Nutational resonances, transitional precession, and precession-averaged evolution in binary black-hole systems

In the post-Newtonian (PN) regime, the time scale on which the spins of binary black holes precess is much shorter than the radiation-reaction time scale on which the black holes inspiral to smaller separations. On the precession time scale, the angle between the total and orbital angular momenta oscillates with nutation period τ , during which the orbital angular momentum precesses about the total angular momentum by an angle α . This defines two distinct frequencies that vary on the radiation-reaction time scale: the nutation frequency ω ≡2 π /τ and the precession frequency Ω ≡α /τ . We use analytic solutions for generic spin precession at 2PN order to derive Fourier series for the total and orbital angular momenta in which each term is a sinusoid with frequency Ω -n ω for integer n . As black holes inspiral, they can pass through nutational resonances (Ω =n ω ) at which the total angular momentum tilts.
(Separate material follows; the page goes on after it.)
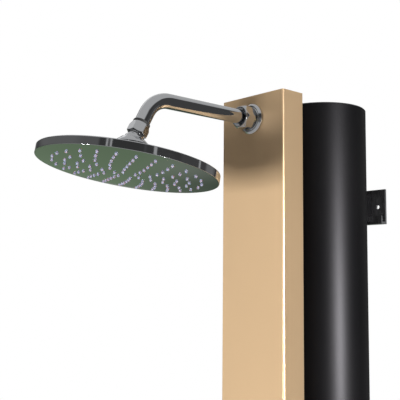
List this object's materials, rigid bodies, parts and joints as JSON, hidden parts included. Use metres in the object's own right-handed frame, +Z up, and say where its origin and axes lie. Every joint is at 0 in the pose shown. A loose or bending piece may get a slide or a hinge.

We derive an approximate expression for this tilt angle and show that it is usually less than 10^-3 radians for nutational resonances at binary separations r >10 M . The large tilts occurring during transitional precession (near zero total angular momentum) are a consequence of such states being approximate n =0 nutational resonances. Our new Fourier series for the total and orbital angular momenta converge rapidly with n providing an intuitive and computationally efficient approach to understanding generic precession that may facilitate future calculations of gravitational waveforms in the PN regime.